As we begin today’s reading in John 4, we see that the early ministry of Jesus was occasioned with much success. People were identifying with it to the extent that even more were being baptized by the disciples than by John the Baptist. This came to the hearing of the Pharisees in Jerusalem, and not wanting the ministry to heat up to a confrontation at this early stage, Jesus decides to withdraw north to Galilee.

It says in verse 4 that he had to go through Samaria. One might read this as saying he was taking the Palestinian version of the quick Interstate 81 route north to Galilee. Rather, it is more appropriate to see this necessity as a lesson in reaching out beyond the immediate ethnic/religious context to demonstrate that he was indeed to be the savior of the world.

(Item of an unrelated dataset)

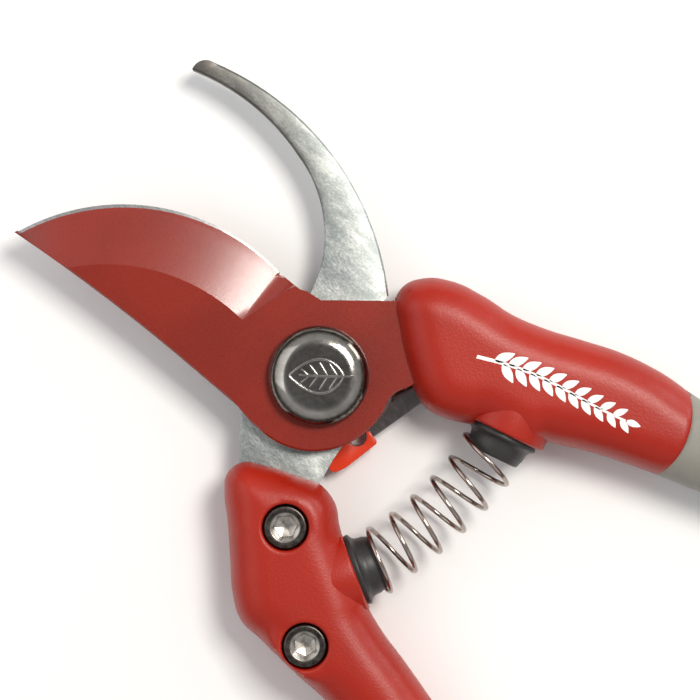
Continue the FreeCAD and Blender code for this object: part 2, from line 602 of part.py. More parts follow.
def make_blade_half():
    blade = make_cutting_blade()
    pin = make_lever_pin()
    washers = make_lever_washers()
    screws = make_screws("blade_handle_screws", BLADE_SCREWS, "sizes.blade_head_low", upwards=False)
    inserts = make_inserts()
    seat = make_seat("blade_spring_seat", BLADE_SEAT)
    core_blank = padded_outline("blade_core_blank", BLADE_CORE_OUTLINE, "sizes.core_low", "sizes.core_thick")
    shank_holes = [cylinder("blade_core_hole_%d" % k, point, "sizes.shank_low", "sizes.screw_radius",
                            "sizes.shank_room") for k, point in enumerate(BLADE_SCREWS)]
    core = cut("blade_handle_core", core_blank, [blade, pin] + shank_holes)
    form = handle_form("blade_handle_form", BLADE_HANDLE_CURVE, BLADE_SEAT)
    region = padded_outline("blade_sleeve_region", BLADE_SLEEVE_OUTLINE, "-1", "sizes.handle_thick + 2")
    bores = [cylinder("blade_counterbore_%d" % k, point, "-1", "sizes.counterbore_radius", "sizes.core_low + 1")
             for k, point in enumerate(BLADE_SCREWS)]
    insert_holes = [cylinder("blade_insert_hole_%d" % k, point, BLADE_TOP, "sizes.insert_radius",
                             "sizes.insert_high") for k, point in enumerate(BLADE_SCREWS)]
    slot = padded_outline("lever_slot", LEVER_SLOT_OUTLINE, "sizes.lever_slot_low", "sizes.lever_slot_high")
    core_room = padded_outline("blade_core_room", BLADE_CORE_OUTLINE, "sizes.core_low", "sizes.core_thick")
    blade_room = padded_outline("blade_room", BLADE_OUTLINE, "sizes.blade_low", "sizes.blade_thick")
    tools = [region, core_room, blade_room, pin, slot, seat] + bores + insert_holes
    cover = cut("blade_handle_cover", form, tools)
    sleeve = cut("blade_grip_sleeve", common("blade_sleeve_blank", form, region), [core_room])
    return [blade, core, cover, sleeve, screws, inserts, seat, pin, washers]


def make_hook_half():
    hook = make_counter_blade()
    screws = make_screws("hook_handle_screws", HOOK_SCREWS, "sizes.hook_head_low", upwards=True)
    nuts = make_tang_nuts()
    seat = make_seat("hook_spring_seat", HOOK_SEAT)
    head_room = [cylinder("hook_counterbore_%d" % k, point, "sizes.hook_head_low", "sizes.counterbore_radius",
                          "sizes.handle_thick") for k, point in enumerate(HOOK_SCREWS)]
    shank_holes = [cylinder("hook_core_hole_%d" % k, point, "sizes.shank_low", "sizes.screw_radius",
                            "sizes.shank_room") for k, point in enumerate(HOOK_SCREWS)]
    core_blank = padded_outline("hook_core_blank", HOOK_CORE_OUTLINE, "sizes.core_low", "sizes.core_thick")
    core = cut("hook_handle_core", core_blank, [hook] + head_room + shank_holes)
    form = handle_form("hook_handle_form", HOOK_HANDLE_CURVE, HOOK_SEAT)
    region = padded_outline("hook_sleeve_region", HOOK_SLEEVE_OUTLINE, "-1", "sizes.handle_thick + 2")
    core_room = padded_outline("hook_core_room", HOOK_CORE_OUTLINE, "sizes.core_low", "sizes.core_thick")
    hook_room = padded_outline("hook_room", HOOK_OUTLINE, "sizes.hook_low", "sizes.hook_thick")
    nut_rooms = []
    for k, point in enumerate(HOOK_SCREWS):
        room = new_body("tang_nut_room_%d" % k)
        outline = new_sketch(room, "tang_nut_room_outline_%d" % k, "-1")
        draw_polygon(outline, point, sheet.nut_flats / math.sqrt(3), 6, turn=TANG_NUT_TURN)
        pad(room, outline, "tang_nut_room_pad_%d" % k, "sizes.hook_low + 1")
        nut_rooms.append(room)
    tools = [region, core_room, hook_room, seat] + head_room + nut_rooms + shank_holes
    cover = cut("hook_handle_cover", form, tools)
    sleeve = cut("hook_grip_sleeve", common("hook_sleeve_blank", form, region), [core_room])
    bush = ring("pivot_bush", (0, 0), "sizes.hook_low", "sizes.bush_outer", "sizes.bolt_radius + sizes.bush_gap",
                "sizes.hook_thick")
    stud = cylinder("lock_stud", lock_stud_place(), "sizes.lock_stud_low", "sizes.lock_stud_radius",
                    "sizes.hook_low + sizes.lock_stud_in - sizes.lock_stud_low")
    return [hook, core, cover, sleeve, screws, nuts, seat, bush, stud]


def make_pivot():
    washer = ring("pivot_washer", (0, 0), BLADE_TOP, "sizes.washer_radius", "sizes.bolt_radius",
                  "sizes.washer_thick")
    return [make_pivot_bolt(), make_pivot_nut(), washer, make_spring_washer()]


def make_lock():
    lever = make_lever()
    return [lever, make_thumb_pad(lever)]


def write_parts(parts):
    doc.recompute()
    failed = [obj.Label for obj in doc.Objects if "Invalid" in obj.State or "Error" in obj.State]
    if failed:
        raise RuntimeError("failed: " + ", ".join(failed))
    os.makedirs("parts", exist_ok=True)
    for part in parts:
        shape = part.Shape
        if shape.isNull() or not shape.isValid():
            raise RuntimeError("bad shape: " + part.Label)
        shape.exportStep("parts/%s.step" % part.Label)
        print("%-24s solids %d  volume %9.2f" % (part.Label, len(shape.Solids), shape.Volume))


write_parts(make_blade_half() + make_hook_half() + make_pivot() + make_lock() + [make_spring()])
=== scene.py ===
import json
import math

import bmesh
import bpy
import numpy as np
from mathutils import Matrix, Vector
from mathutils.bvhtree import BVHTree
from mathutils.geometry import delaunay_2d_cdt


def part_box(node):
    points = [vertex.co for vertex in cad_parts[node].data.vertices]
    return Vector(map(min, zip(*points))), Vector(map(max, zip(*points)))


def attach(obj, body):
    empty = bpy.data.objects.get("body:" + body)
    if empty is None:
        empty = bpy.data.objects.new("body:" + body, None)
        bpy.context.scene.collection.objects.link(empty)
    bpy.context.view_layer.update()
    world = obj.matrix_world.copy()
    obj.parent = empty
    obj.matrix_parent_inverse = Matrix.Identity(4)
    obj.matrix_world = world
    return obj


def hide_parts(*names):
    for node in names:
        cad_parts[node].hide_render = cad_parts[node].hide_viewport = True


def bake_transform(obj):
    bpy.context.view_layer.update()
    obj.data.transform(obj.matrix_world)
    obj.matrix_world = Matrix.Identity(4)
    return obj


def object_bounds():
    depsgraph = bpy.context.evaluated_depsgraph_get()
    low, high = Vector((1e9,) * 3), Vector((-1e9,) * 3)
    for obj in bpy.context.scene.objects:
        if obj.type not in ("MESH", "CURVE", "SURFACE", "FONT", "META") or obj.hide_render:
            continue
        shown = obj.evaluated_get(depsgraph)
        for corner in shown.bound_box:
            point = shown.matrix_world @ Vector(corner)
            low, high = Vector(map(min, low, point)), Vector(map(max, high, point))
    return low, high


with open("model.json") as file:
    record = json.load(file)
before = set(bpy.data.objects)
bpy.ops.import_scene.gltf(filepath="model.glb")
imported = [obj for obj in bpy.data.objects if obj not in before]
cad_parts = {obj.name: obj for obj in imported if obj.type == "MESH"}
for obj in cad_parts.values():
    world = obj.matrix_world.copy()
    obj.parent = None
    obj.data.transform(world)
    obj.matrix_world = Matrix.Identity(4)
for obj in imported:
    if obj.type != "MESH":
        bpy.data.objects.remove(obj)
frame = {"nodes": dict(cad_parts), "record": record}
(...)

As the disciples at midday go into the town of Sychar to buy food, Jesus sits by the famous well of Jacob where he encounters a Samaritan woman of whom he requests a drink.  The very asking of a question breaks several cultural barriers – the issue of the Jewish/Samaritan divide, her gender as a woman, and her sketchy character as a woman of ill repute. Her conversation acknowledges the reality of these divisions. Jesus draws her mind away from the chore of drawing and drinking physical water to that of the spiritual water that quenches the thirst of the soul unto eternal life.

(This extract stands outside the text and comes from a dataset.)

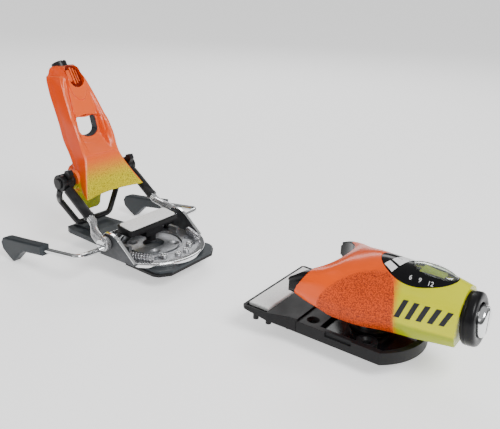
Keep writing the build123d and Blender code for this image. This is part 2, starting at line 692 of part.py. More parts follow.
def toe_deck():
    """Black scale panel that wraps over the head's top."""
    panel = ring_loft([toe_section(s) for s in TOE_SECTIONS[3:]]) & deck_field(0.15)
    panel -= deck_floor()
    return panel - block(TOE_X + 58, TOE_X + 84, -3.2, 3.2, 40, 70)


def toe_window():
    """Clear hump over the indicator."""
    centre = (TOE_X + 71.0, 0, 60.4)
    outer = Location(centre) * scale(Sphere(1), by=(15.5, 7.5, 3.6))
    inner = Location(centre) * scale(Sphere(1), by=(14.2, 6.2, 2.2))
    body = ring_loft([toe_section(s) for s in TOE_SECTIONS[3:]])
    return outer - inner - body - block(TOE_X + 50, TOE_X + 90, -10, 10, 50, 60.4)


def wing_cut(side):
    """Space at a wing's end for its black tip."""
    cut = block(TOE_X - 20, TOE_X - 8.5, 0, 60, 0, 80)
    return cut if side > 0 else left_of(cut)


def wing_tip():
    """Black wing tip that bears on the boot, on the right."""
    head = ring_loft([toe_section(s) for s in TOE_SECTIONS[:3]])
    tip = head & block(TOE_X - 20, TOE_X - 8.6, -60, 0, 0, 80)
    return tip - disc(TOE_X + SOCKET_X, 0, 0, 80, SOCKET_R)


def toe_cap():
    """Black end ring round the adjusting screw."""
    ring = rod((TOE_X + 96.1, 0, 35.3), (TOE_X + 104.5, 0, 36.4), CAP_R)
    ring = softened(ring, 2.2, lambda s: s.edges().group_by(Axis.X)[-1])
    ring -= rod((TOE_X + 90, 0, TOE_SPRING_Z), (TOE_X + 120, 0, TOE_SPRING_Z), 11.0)
    return ring & block(TOE_X + 96.05, TOE_X + 120, -30, 30, 0, 80)


def toe_adjust_screw():
    """Chromed adjusting screw with a slotted domed head."""
    screw = rod((TOE_X + 62, 0, TOE_SPRING_Z), (TOE_X + 98, 0, TOE_SPRING_Z), 4.0)
    head = rod((TOE_X + 97.5, 0, TOE_SPRING_Z), (TOE_X + 108.6, 0, TOE_SPRING_Z), 10.6)
    head = softened(head, 2.6, lambda s: s.edges().group_by(Axis.X)[-1])
    screw += head
    return screw - block(TOE_X + 106.4, TOE_X + 112, -1.1, 1.1, 20, 52)


def toe_follower():
    """Threaded follower that loads the spring, with a pointer under the window."""
    nut = rod((TOE_X + 76, 0, TOE_SPRING_Z), (TOE_X + 82, 0, TOE_SPRING_Z), TOE_BARREL_R - 0.3)
    nut += block(TOE_X + 64, TOE_X + 79, -2.8, 2.8, TOE_SPRING_Z + 11, 59.8)
    nut -= block(TOE_X + 60, TOE_X + 76, -5, 5, TOE_SPRING_Z - 14, 57)
    return nut - rod((TOE_X + 60, 0, TOE_SPRING_Z), (TOE_X + 100, 0, TOE_SPRING_Z), 4.0 + RUNNING)


def toe_spring():
    """Release spring of the toe."""
    return coil((TOE_X + 49.5, 0, TOE_SPRING_Z), (TOE_X + 75.8, 0, TOE_SPRING_Z), 9.4, 1.6, 5)


def toe_piston():
    """Piston between the pivot post and the spring."""
    return rod((TOE_X + 44.0, 0, TOE_SPRING_Z), (TOE_X + 49.3, 0, TOE_SPRING_Z), TOE_BARREL_R - 0.3)


def toe_swivel():
    """Bush that turns on the post and carries the lift pins."""
    bush = disc(TOE_PIVOT_X, 0, 10.8, 40, 10.0) - disc(TOE_PIVOT_X, 0, 0, 60, TOE_PIVOT_R + RUNNING)
    bush += disc(TOE_PIVOT_X, 0, 10.8, 13.4, 13.5) - disc(TOE_PIVOT_X, 0, 0, 60, 9)
    pins = pin(TOE_PIVOT_X, TOE_LIFT_Z, -19.5, 19.5, 3.0) - disc(TOE_PIVOT_X, 0, 0, 60, 9)
    return bush + pins


# ---------------------------------------------------------------- write every node
def heel_nodes():
    """Heel unit."""
    nodes = {
        "heel_base_plate": heel_base_plate(),
        "heel_under_plate": heel_under_plate(),
        "turntable_hub": turntable_hub(),
        "turntable_pan": turntable_pan(),
        "turntable_rim": turntable_rim(),
        "turntable_rear_cover": rear_cover(),
        "pan_bolts": pan_bolts(),
        "brake_pedal": brake_pedal(),
        "brake_pad": brake_pad(),
        "heel_axle": heel_axle(),
        "axle_caps": axle_caps(),
        "axle_spacers": axle_spacers(),
        "heel_cam": heel_cam(),
        "heel_housing": heel_housing(),
        "heel_treadle": heel_treadle(),
        "heel_window_insert": heel_window(),
        "heel_yoke": heel_yoke(),
        "heel_spring": heel_spring(),
        "heel_indicator": heel_indicator(),
        "heel_adjust_screw": heel_adjust_screw(),
        "release_bail": release_bail(),
        "bail_hubs": bail_hubs(),
    }
    pairs = {
        "turntable_cheek": turntable_cheek,
        "brake_block": brake_block,
        "brake_wire": brake_wire,
        "brake_tip": brake_tip,
        "arm_lug": arm_lug,
        "arm_rod": arm_rod,
        "arm_sleeve": arm_sleeve,
        "axle_boss": axle_boss,
    }
    for name, make in pairs.items():
        right = make()
        nodes["right_" + name] = right
        nodes["left_" + name] = left_of(right)
    groups = {
        "arm_pivot_bolts": arm_pivot_bolt,
        "centring_springs": centring_spring,
        "brake_springs": brake_spring,
        "pressure_springs": pressure_spring,
    }
    for name, make in groups.items():
        right = make()
        nodes[name] = Compound(children=[right, left_of(right)])
    return nodes


def toe_nodes():
    """Toe unit."""
    right_tip = wing_tip()
    return {
        "toe_base_plate": toe_base_plate(),
        "toe_floor_plate": toe_floor_plate(),
        "toe_pivot_post": toe_pivot_post(),
        "afd_carrier": afd_carrier(),
        "afd_pad": afd_pad(),
        "afd_springs": afd_springs(),
        "toe_housing": toe_housing(),
        "toe_deck": toe_deck(),
        "toe_window": toe_window(),
        "right_wing_tip": right_tip,
        "left_wing_tip": left_of(right_tip),
        "toe_cap": toe_cap(),
        "toe_adjust_screw": toe_adjust_screw(),
        "toe_follower": toe_follower(),
        "toe_spring": toe_spring(),
        "toe_piston": toe_piston(),
        "toe_swivel": toe_swivel(),
    }


def main():
    os.makedirs("parts", exist_ok=True)
    for name, shape in {**heel_nodes(), **toe_nodes()}.items():
        save(name, shape)


main()
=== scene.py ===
import json
import math

import bmesh
import bpy
import numpy as np
from mathutils import Matrix, Vector


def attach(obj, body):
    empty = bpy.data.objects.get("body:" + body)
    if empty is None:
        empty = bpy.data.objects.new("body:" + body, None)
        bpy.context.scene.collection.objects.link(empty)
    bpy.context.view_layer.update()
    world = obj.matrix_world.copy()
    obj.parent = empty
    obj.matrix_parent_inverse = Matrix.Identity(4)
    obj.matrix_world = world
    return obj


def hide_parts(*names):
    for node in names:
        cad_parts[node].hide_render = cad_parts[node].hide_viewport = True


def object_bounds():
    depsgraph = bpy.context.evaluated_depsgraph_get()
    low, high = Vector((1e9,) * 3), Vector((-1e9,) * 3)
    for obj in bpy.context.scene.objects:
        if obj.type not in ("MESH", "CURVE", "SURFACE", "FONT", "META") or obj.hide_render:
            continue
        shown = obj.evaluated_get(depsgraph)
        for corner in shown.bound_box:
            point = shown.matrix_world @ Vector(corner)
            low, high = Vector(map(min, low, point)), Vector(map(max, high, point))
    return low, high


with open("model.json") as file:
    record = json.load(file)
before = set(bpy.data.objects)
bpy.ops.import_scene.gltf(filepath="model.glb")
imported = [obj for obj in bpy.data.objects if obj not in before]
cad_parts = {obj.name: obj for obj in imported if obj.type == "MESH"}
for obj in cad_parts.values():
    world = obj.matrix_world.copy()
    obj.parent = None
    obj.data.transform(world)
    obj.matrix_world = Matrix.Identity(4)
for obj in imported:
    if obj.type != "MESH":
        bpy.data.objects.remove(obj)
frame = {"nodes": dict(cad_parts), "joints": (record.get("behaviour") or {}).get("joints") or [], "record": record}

CAD_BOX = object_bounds()
NODES = frame["nodes"]
MM = 0.001

# places read from the frame, in metres
TOE_PIVOT = next(Vector(j["pos_m"]) for j in frame["joints"] if j["name"] == "toe_turn")
TOE_X = TOE_PIVOT.x - 32 * MM
TOWER_LEAN = math.radians(30)


# ---------------------------------------------------------------- camera, light and floor
def add_camera():
    """Camera above the near side, ahead of the heel unit, rolled slightly."""
    data = bpy.data.cameras.new("camera")
    data.sensor_width = 36
    data.lens = 44.49
    data.clip_start = 0.01
    data.clip_end = 50
    camera = bpy.data.objects.new("camera", data)
    bpy.context.scene.collection.objects.link(camera)
    forward = Vector((-0.53937, 0.76074, -0.36104)).normalized()
    level_right = forward.cross(Vector((0, 0, 1))).normalized()
    level_up = level_right.cross(forward)
    roll = math.radians(1.99)
    right = math.cos(roll) * level_right + math.sin(roll) * level_up
    up = math.cos(roll) * level_up - math.sin(roll) * level_right
    turn = Matrix((right, up, -forward)).transposed().to_4x4()
    camera.matrix_world = Matrix.Translation((0.3607, -0.3616, 0.2332)) @ turn
    bpy.context.scene.camera = camera


def add_light(name, place, target, size, power):
    """Soft square area light that faces a target."""
    data = bpy.data.lights.new(name, "AREA")
    data.shape = "RECTANGLE"
    data.size = size[0]
    data.size_y = size[1]
    data.energy = power
    light = bpy.data.objects.new(name, data)
    bpy.context.scene.collection.objects.link(light)
    light.location = place
    light.rotation_mode = "QUATERNION"
    light.rotation_quaternion = (Vector(target) - Vector(place)).to_track_quat("-Z", "Y")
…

Though both traditions anticipated a messianic figure to come, there were differing ideas about where worship was to be located. Jesus says that though the Jews were correct in possessing the line through which salvation would come, the issue of place would be rendered inconsequential – that true worship would be in the Spirit. And Jesus plainly identifies himself to this woman as the Christ.

A lot of people feel that they possess spiritual “cooties” – a sense of separation from God and truth because of sin that could never be forgiven. Others fail to see the gravity of their lost condition due to the curse of sin, believing that they are honestly not that bad and certainly not in a position of needing a spiritual/religious answer. The appropriate balance and fact of the matter is that we all possess “cooties” as born sinners with an inheritance of separation from God. But a greater truth is that Jesus was not put off by this … that he reached out to people like the woman at the well and to all others, right on down to each of us today – taking all our sin upon himself and paying the price of redemption through his blood.

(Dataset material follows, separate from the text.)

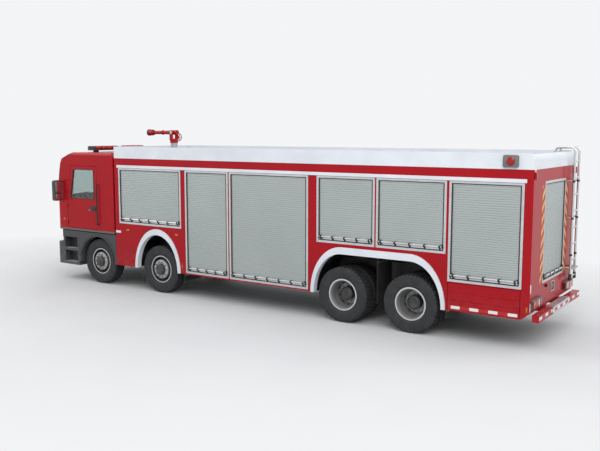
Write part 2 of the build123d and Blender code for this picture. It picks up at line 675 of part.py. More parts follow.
def make_body_shell():
    """The closed body round the tank: a saddle over the frame, cut by the arches and recesses."""
    low = BODY_BOTTOM_Z
    outline = [
        (BODY_FRONT_X, low),
        (BODY_FRONT_X, BODY_TOP_Z),
        (BODY_REAR_X, BODY_TOP_Z),
        (BODY_REAR_X, REAR_PANEL_BOTTOM_Z),
        (BODY_REAR_X + REAR_CHAMFER_LENGTH, REAR_PANEL_BOTTOM_Z - REAR_CHAMFER_HEIGHT),
        (BODY_REAR_X + REAR_CHAMFER_LENGTH, low),
    ]
    shell = slab(outline, -HALF_WIDTH, HALF_WIDTH)
    shell -= box(
        BODY_REAR_X - 1, BODY_FRONT_X + 1, -TUNNEL_HALF_WIDTH, TUNNEL_HALF_WIDTH,
        low - 1, TUNNEL_TOP_Z,
    )
    # the rear panel closes the tunnel's end above the bumper
    shell += box(
        BODY_REAR_X, BODY_REAR_X + 40, -TUNNEL_HALF_WIDTH, TUNNEL_HALF_WIDTH,
        REAR_PANEL_BOTTOM_Z, TUNNEL_TOP_Z,
    )
    half_width = TAIL_BOX_WIDTH / 2 - TAIL_BOX_FRAME
    shell -= box(
        BODY_REAR_X - 1, BODY_REAR_X + TAIL_BOX_DEPTH, -half_width, half_width,
        TAIL_BOX_LOW_Z + TAIL_BOX_FRAME, TAIL_BOX_LOW_Z + TAIL_BOX_HEIGHT - TAIL_BOX_FRAME,
    )
    for rear_x, front_x in ARCHES:
        cut = arch_prism(rear_x, front_x, ARCH_LIP_WALL, ARCH_LIP_WALL, TUNNEL_HALF_WIDTH - 1, HALF_WIDTH + 1)
        shell = shell - cut - other_side(cut)
    pocket_y = HALF_WIDTH - ARCH_LIP_DEPTH - 5
    pocket = box(
        AXLE_2_X - STEER_POCKET_HALF, AXLE_2_X + STEER_POCKET_HALF, TUNNEL_HALF_WIDTH - 1, pocket_y,
        low - 1, TUNNEL_TOP_Z + 20,
    )
    shell = shell - pocket - other_side(pocket)
    for side, front_x, rear_x, bottom in SHUTTERS:
        face = side * HALF_WIDTH
        shell -= box(
            rear_x, front_x, face - side * SHUTTER_RECESS, face + side * 5,
            bottom, DRIP_RAIL_BOTTOM_Z,
        )
    half = REAR_SHUTTER_WIDTH / 2
    shell -= box(
        BODY_REAR_X - 5, BODY_REAR_X + SHUTTER_RECESS, -half, half,
        REAR_SHUTTER_BOTTOM_Z, DRIP_RAIL_BOTTOM_Z,
    )
    for y in (-1, 1):
        for z in (-1, 1):
            shell -= round_x(
                PLATE_HOLE_RADIUS, BODY_REAR_X - 1, BODY_REAR_X + PLATE_HOLE_DEPTH,
                PLATE_Y + y * PLATE_HOLE_SPACING_Y / 2, PLATE_Z + z * PLATE_HOLE_SPACING_Z / 2,
            )
    pivot_y = HALF_WIDTH - STEP_PIVOT_INSET
    pivot_z = STEP_BOTTOM_Z + STEP_PIVOT_INSET
    for side in (1, -1):
        face = side * HALF_WIDTH
        shell -= box(
            STEP_REAR_X - SHUT_GAP, STEP_FRONT_X + SHUT_GAP, face - side * STEP_POCKET_DEPTH, face + side * 5,
            low - 1, STEP_TOP_Z + SHUT_GAP,
        )
        for x in (STEP_REAR_X, STEP_FRONT_X):
            shell -= round_x(STEP_PIN_RADIUS + STEP_PIN_GAP, x - 40, x + 40, side * pivot_y, pivot_z)
    return shell


def make_fold_step():
    """The left fold-down step under the last shutter, hinged on pins along its lower edge."""
    outer = HALF_WIDTH
    step = box(STEP_REAR_X, STEP_FRONT_X, outer - STEP_WALL, outer, STEP_BOTTOM_Z, STEP_TOP_Z)
    for low in (STEP_CREASE_1_Z, STEP_CREASE_2_Z):
        step -= box(STEP_REAR_X - 1, STEP_FRONT_X + 1, outer - 4, outer + 1, low, low + 8)
    pivot_y = outer - STEP_PIVOT_INSET
    pivot_z = STEP_BOTTOM_Z + STEP_PIVOT_INSET
    reach = STEP_PIN_LENGTH + SHUT_GAP
    step += round_x(STEP_PIN_RADIUS, STEP_REAR_X - reach, STEP_FRONT_X + reach, pivot_y, pivot_z)
    return step


STEP_CREASE_1_Z = 835
STEP_CREASE_2_Z = 705


def make_arches():
    """White arch bands, each with a lip that turns inwards round the opening."""
    pieces = []
    for rear_x, front_x in ARCHES:
        outer = HALF_WIDTH + ARCH_BAND_DEPTH
        band = arch_prism(rear_x, front_x, ARCH_BAND_SIDE, ARCH_BAND_TOP, HALF_WIDTH, outer)
        lip = arch_prism(rear_x, front_x, ARCH_LIP_WALL, ARCH_LIP_WALL, HALF_WIDTH - ARCH_LIP_DEPTH, HALF_WIDTH)
        band = band + lip
        band -= arch_prism(rear_x, front_x, 0, 0, HALF_WIDTH - ARCH_LIP_DEPTH - 1, outer + 1)
        band -= box(
            rear_x - 2 * ARCH_HALF_WIDTH, front_x + 2 * ARCH_HALF_WIDTH, 0, outer + 1,
            BODY_BOTTOM_Z - 200, BODY_BOTTOM_Z,
        )
        pieces += both_sides(band)
    return pieces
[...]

Jesus is the true well – the true source of water for life… for us to drink, for us to share.

Jesus Talks With a Samaritan Woman

4:1  Now Jesus learned that the Pharisees had heard that he was gaining and baptizing more disciples than John— although in fact it was not Jesus who baptized, but his disciples. So he left Judea and went back once more to Galilee.

Now he had to go through Samaria. So he came to a town in Samaria called Sychar, near the plot of ground Jacob had given to his son Joseph. Jacob’s well was there, and Jesus, tired as he was from the journey, sat down by the well. It was about noon.

When a Samaritan woman came to draw water, Jesus said to her, “Will you give me a drink?” (His disciples had gone into the town to buy food.)

The Samaritan woman said to him, “You are a Jew and I am a Samaritan woman. How can you ask me for a drink?” (For Jews do not associate with Samaritans.)

10 Jesus answered her, “If you knew the gift of God and who it is that asks you for a drink, you would have asked him and he would have given you living water.”

11 “Sir,” the woman said, “you have nothing to draw with and the well is deep. Where can you get this living water? 12 Are you greater than our father Jacob, who gave us the well and drank from it himself, as did also his sons and his livestock?”

13 Jesus answered, “Everyone who drinks this water will be thirsty again, 14 but whoever drinks the water I give them will never thirst. Indeed, the water I give them will become in them a spring of water welling up to eternal life.”

15 The woman said to him, “Sir, give me this water so that I won’t get thirsty and have to keep coming here to draw water.”

16 He told her, “Go, call your husband and come back.”

17 “I have no husband,” she replied.

Jesus said to her, “You are right when you say you have no husband. 18 The fact is, you have had five husbands, and the man you now have is not your husband. What you have just said is quite true.”

19 “Sir,” the woman said, “I can see that you are a prophet. 20 Our ancestors worshiped on this mountain, but you Jews claim that the place where we must worship is in Jerusalem.”

21 “Woman,” Jesus replied, “believe me, a time is coming when you will worship the Father neither on this mountain nor in Jerusalem. 22 You Samaritans worship what you do not know; we worship what we do know, for salvation is from the Jews. 23 Yet a time is coming and has now come when the true worshipers will worship the Father in the Spirit and in truth, for they are the kind of worshipers the Father seeks. 24 God is spirit, and his worshipers must worship in the Spirit and in truth.”

25 The woman said, “I know that Messiah” (called Christ) “is coming. When he comes, he will explain everything to us.”

26 Then Jesus declared, “I, the one speaking to you—I am he.”